> **Short task**: Write out the listing in full, matching it word for word.

> **Given material**:
********
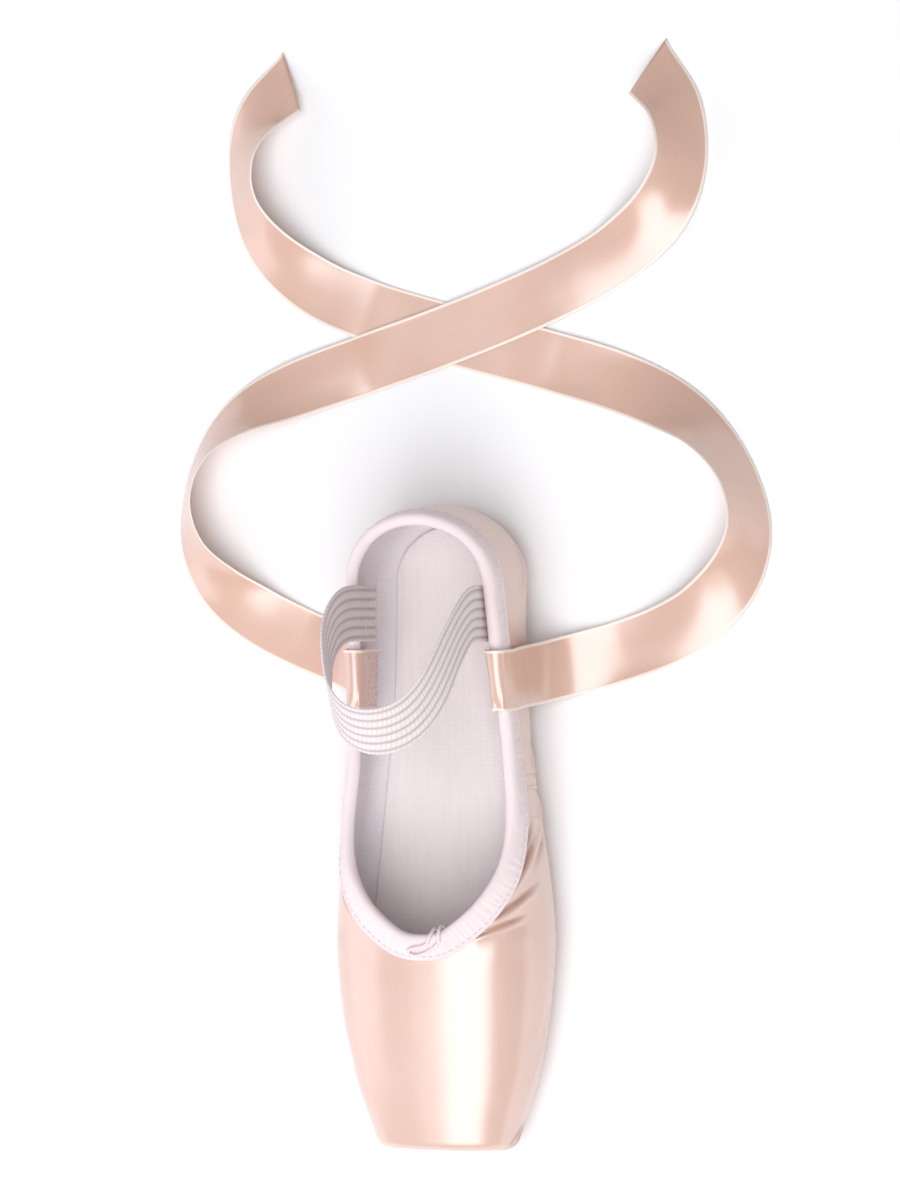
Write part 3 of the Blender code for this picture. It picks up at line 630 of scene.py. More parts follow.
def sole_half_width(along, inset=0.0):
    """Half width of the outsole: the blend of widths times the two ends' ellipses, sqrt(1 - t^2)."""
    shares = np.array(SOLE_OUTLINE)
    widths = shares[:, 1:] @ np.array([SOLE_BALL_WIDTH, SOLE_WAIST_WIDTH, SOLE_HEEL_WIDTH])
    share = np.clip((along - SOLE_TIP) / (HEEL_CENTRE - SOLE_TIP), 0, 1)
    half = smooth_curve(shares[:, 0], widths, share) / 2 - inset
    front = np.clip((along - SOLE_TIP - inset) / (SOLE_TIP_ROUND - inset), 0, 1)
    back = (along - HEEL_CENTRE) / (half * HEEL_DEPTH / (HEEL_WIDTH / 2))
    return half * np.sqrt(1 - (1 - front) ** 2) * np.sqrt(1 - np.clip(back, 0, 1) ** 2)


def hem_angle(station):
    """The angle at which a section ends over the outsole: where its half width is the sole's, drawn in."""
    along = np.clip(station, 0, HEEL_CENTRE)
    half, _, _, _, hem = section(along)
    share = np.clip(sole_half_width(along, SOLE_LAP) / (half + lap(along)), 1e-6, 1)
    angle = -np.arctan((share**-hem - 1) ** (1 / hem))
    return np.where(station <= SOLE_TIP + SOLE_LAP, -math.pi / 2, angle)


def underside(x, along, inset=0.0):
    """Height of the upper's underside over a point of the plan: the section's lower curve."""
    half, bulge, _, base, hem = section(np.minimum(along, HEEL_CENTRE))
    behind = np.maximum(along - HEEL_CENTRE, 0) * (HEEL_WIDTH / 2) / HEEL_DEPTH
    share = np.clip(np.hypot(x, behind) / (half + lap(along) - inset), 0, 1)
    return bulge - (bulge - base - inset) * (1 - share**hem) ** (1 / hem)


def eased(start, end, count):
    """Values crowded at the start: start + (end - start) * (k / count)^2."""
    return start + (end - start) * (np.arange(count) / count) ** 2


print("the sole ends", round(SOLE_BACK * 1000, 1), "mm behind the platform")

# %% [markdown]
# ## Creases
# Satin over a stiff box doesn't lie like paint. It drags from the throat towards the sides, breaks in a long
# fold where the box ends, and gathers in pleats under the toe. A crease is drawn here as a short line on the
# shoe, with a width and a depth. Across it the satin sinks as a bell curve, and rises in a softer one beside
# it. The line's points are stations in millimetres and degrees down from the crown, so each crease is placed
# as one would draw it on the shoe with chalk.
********
> **Expected answer**:
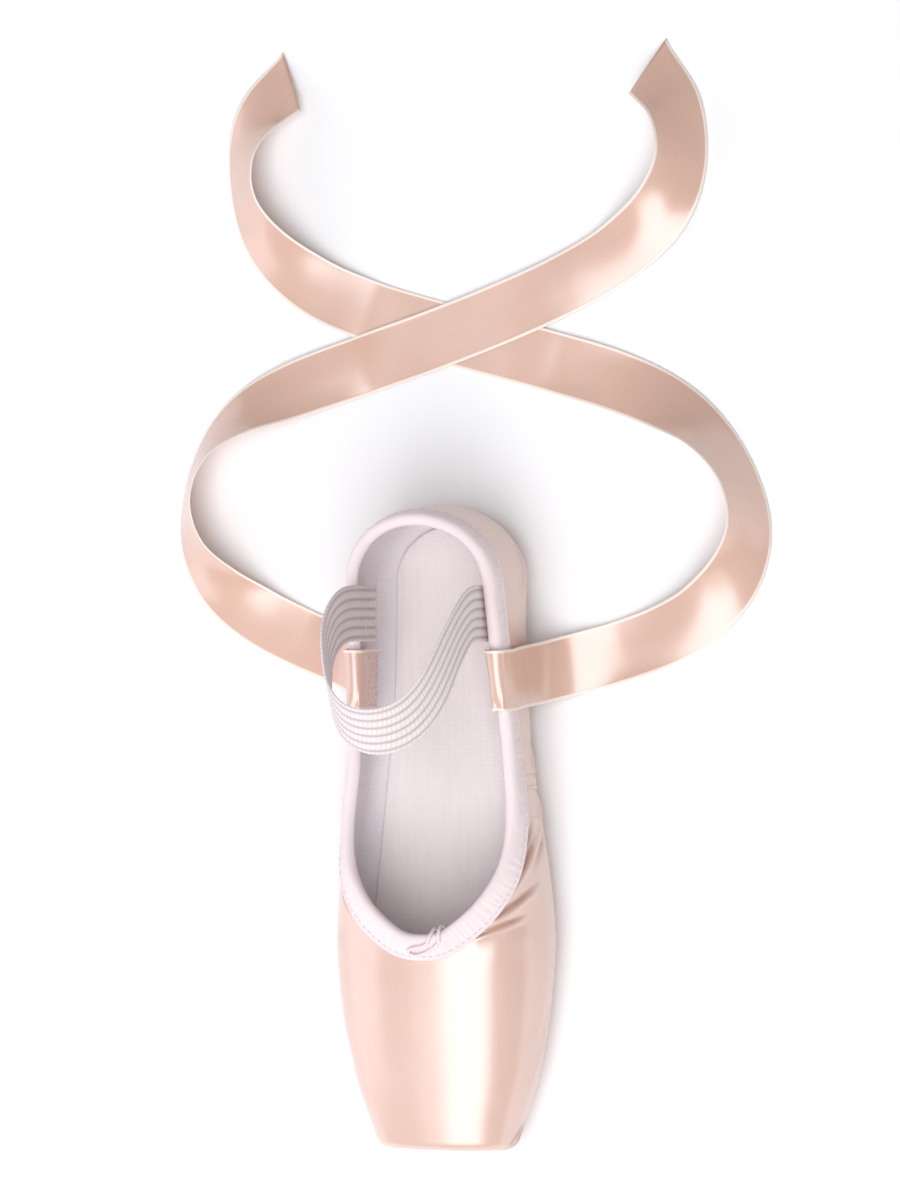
Write part 3 of the Blender code for this picture. It picks up at line 630 of scene.py. More parts follow.
def sole_half_width(along, inset=0.0):
    """Half width of the outsole: the blend of widths times the two ends' ellipses, sqrt(1 - t^2)."""
    shares = np.array(SOLE_OUTLINE)
    widths = shares[:, 1:] @ np.array([SOLE_BALL_WIDTH, SOLE_WAIST_WIDTH, SOLE_HEEL_WIDTH])
    share = np.clip((along - SOLE_TIP) / (HEEL_CENTRE - SOLE_TIP), 0, 1)
    half = smooth_curve(shares[:, 0], widths, share) / 2 - inset
    front = np.clip((along - SOLE_TIP - inset) / (SOLE_TIP_ROUND - inset), 0, 1)
    back = (along - HEEL_CENTRE) / (half * HEEL_DEPTH / (HEEL_WIDTH / 2))
    return half * np.sqrt(1 - (1 - front) ** 2) * np.sqrt(1 - np.clip(back, 0, 1) ** 2)


def hem_angle(station):
    """The angle at which a section ends over the outsole: where its half width is the sole's, drawn in."""
    along = np.clip(station, 0, HEEL_CENTRE)
    half, _, _, _, hem = section(along)
    share = np.clip(sole_half_width(along, SOLE_LAP) / (half + lap(along)), 1e-6, 1)
    angle = -np.arctan((share**-hem - 1) ** (1 / hem))
    return np.where(station <= SOLE_TIP + SOLE_LAP, -math.pi / 2, angle)


def underside(x, along, inset=0.0):
    """Height of the upper's underside over a point of the plan: the section's lower curve."""
    half, bulge, _, base, hem = section(np.minimum(along, HEEL_CENTRE))
    behind = np.maximum(along - HEEL_CENTRE, 0) * (HEEL_WIDTH / 2) / HEEL_DEPTH
    share = np.clip(np.hypot(x, behind) / (half + lap(along) - inset), 0, 1)
    return bulge - (bulge - base - inset) * (1 - share**hem) ** (1 / hem)


def eased(start, end, count):
    """Values crowded at the start: start + (end - start) * (k / count)^2."""
    return start + (end - start) * (np.arange(count) / count) ** 2


print("the sole ends", round(SOLE_BACK * 1000, 1), "mm behind the platform")

# %% [markdown]
# ## Creases
# Satin over a stiff box doesn't lie like paint. It drags from the throat towards the sides, breaks in a long
# fold where the box ends, and gathers in pleats under the toe. A crease is drawn here as a short line on the
# shoe, with a width and a depth. Across it the satin sinks as a bell curve, and rises in a softer one beside
# it. The line's points are stations in millimetres and degrees down from the crown, so each crease is placed
# as one would draw it on the shoe with chalk.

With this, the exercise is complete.